Snarky commentators sometimes refer to the hirsute (though bald) Bernanke as The Beard, which I’ve always found vaguely disrespectful. But to me now, Bernanke has also become The Beard, as if he’s a shady character in a James Bond movie. With a personal stake in every word he utters, I’ve become more apt to detect a sinister edge to his machinations. The Beard, master of markets, must have deliberately raised the out-of-pocket costs to me and millions of other borrowers, lest we overspend and create new bubbles. Had he asked me, I would have promised to be careful with my money and not fuel any bubbles.
Aside from the psychological pain of watching my money slip away every day interest rates ticked up, I’m sanguine about the risk I took. It was a “trade,” in Wall Street parlance. You win some trades and you lose some. But I made a couple of mistakes. First, I may have been guilty of “confirmation bias,” because I wanted to believe rates would go down, so I sought evidence that would support my preferred outcome instead of considering all evidence. Second, I assumed past results would predict future performance, which left me trapped when market dynamics changed.
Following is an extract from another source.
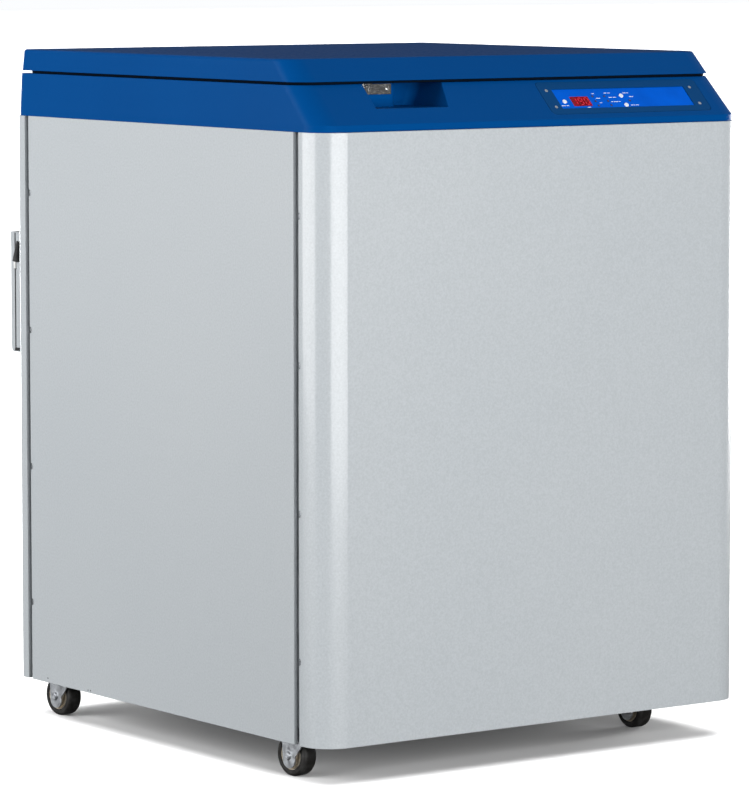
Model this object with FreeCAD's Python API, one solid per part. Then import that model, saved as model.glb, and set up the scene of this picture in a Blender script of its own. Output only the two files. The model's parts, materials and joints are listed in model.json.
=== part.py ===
"""Floor-standing cryogenic storage freezer: a round vacuum vessel in a sheet-metal cabinet,
with a moulded cowl and lid, a controller on the sloping front, and four swivel casters.

Millimetres. +X to the right seen from the front, +Y to the back, +Z up.
The origin is on the floor, under the middle of the bounding box.
"""
import FreeCAD, Part
import math
import os

from FreeCAD import Placement, Rotation, Vector

# ---- driving dimensions: cabinet ----
HALF_W = 400.0              # half of the cabinet's width
FRONT = -454.0              # front face of the cabinet
REAR = FRONT + 840.0        # back face of the rear panel
SKIRT_Z = 57.0              # lower edge of the panels above the floor
TOP_Z = SKIRT_Z + 900.0     # upper edge of the panels, where the cowl sits
SHEET = 1.5                 # panel sheet
RETURN = 6.0                # depth of the folded edges beside the seams
HEM = 12.0                  # width of the folded edges at top and bottom
FRONT_WRAP = 57.0           # how far the front shell wraps round each side
REAR_WRAP = 23.0
SEAM_FRONT_W = 13.0         # open grooves between the panels
SEAM_REAR_W = 11.0
FRONT_R = 47.0              # vertical corner radii
REAR_R = 8.0
SEAM_FRONT = FRONT + FRONT_WRAP
SEAM_REAR = REAR - REAR_WRAP
SIDE_FRONT = SEAM_FRONT + SEAM_FRONT_W
SIDE_REAR = SEAM_REAR - SEAM_REAR_W
POST_FACE = HALF_W - RETURN
SCREW_PITCH = 218.0
SCREW_Z = [SKIRT_Z + 124.5 + i * SCREW_PITCH for i in range(4)]
SCREW_Y = (SEAM_FRONT + 0.5, SIDE_REAR - 0.5)
SCREW_SHANK_R = 2.4
SCREW_HEAD_R = 4.2
SCREW_HEAD_T = 3.0
NOTCH_R = 5.4               # round notch in the panel's edge at each screw
POST_T = 2.0
POST_FLANGE = 40.0

# ---- base and casters ----
BASE_Z = 82.0               # underside of the base plate
BASE_T = 3.0
RAIL_H = 25.0
RAIL_X = 210.0
RAIL_HALF = 30.0
FOOT_DY = 200.0
FOOT_R = 26.0
WHEEL_R = 31.75             # 2.5 in wheels
TYRE_W = 25.0
HUB_R = 22.0
AXLE_R = 3.98
TRAIL = 12.0                # wheel centre behind the swivel axis
LEG_T = 2.5
LEG_IN = 15.0               # inner face of each fork leg from the wheel's middle
LEG_OUT = LEG_IN + LEG_T
LEG_FRONT = -27.0           # front and rear edges of a leg at its top
LEG_REAR = TRAIL + 14.0
LEG_END_R = 13.0            # rounded end of a leg, round the axle
CROWN_Z = 69.0              # underside of the fork's crown
CROWN_T = 2.5
RACE_T = 2.5
RACE_GAP = 0.3
CASTER_PLATE_Z = 79.0
CASTER_PLATE_HALF = 32.0
CASTER_BOLT_AT = 26.0
KINGPIN_R = 5.0
RIVET_T = 2.5
RUNNING = 0.06              # radial clearance of every running fit
CASTERS = {                 # x, y of the swivel axis and the angle the caster has been left at
    "front_left": (-360.0, FRONT + 107.0, 7.0),
    "rear_left": (-360.0, FRONT + 762.0, 7.0),
    "front_right": (307.0, FRONT + 138.0, 0.0),
    "rear_right": (307.0, FRONT + 762.0, 0.0),
}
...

I still got a good deal by historical standards, since the typical mortgage rate over time has averaged around 7%. But that’s not the usual basis of comparison for anybody shopping for a home these days. Most buyers will simply ask what they can afford, and whether a home purchase today seems like a good deal compared with what it was yesterday and what it might be tomorrow. By that standard, homes are getting considerably more expensive, while the unemployment rate is still high and the overall economy is weak. Bernanke probably knows what he's doing, but it sure wouldn’t hurt if he filled in the rest of us.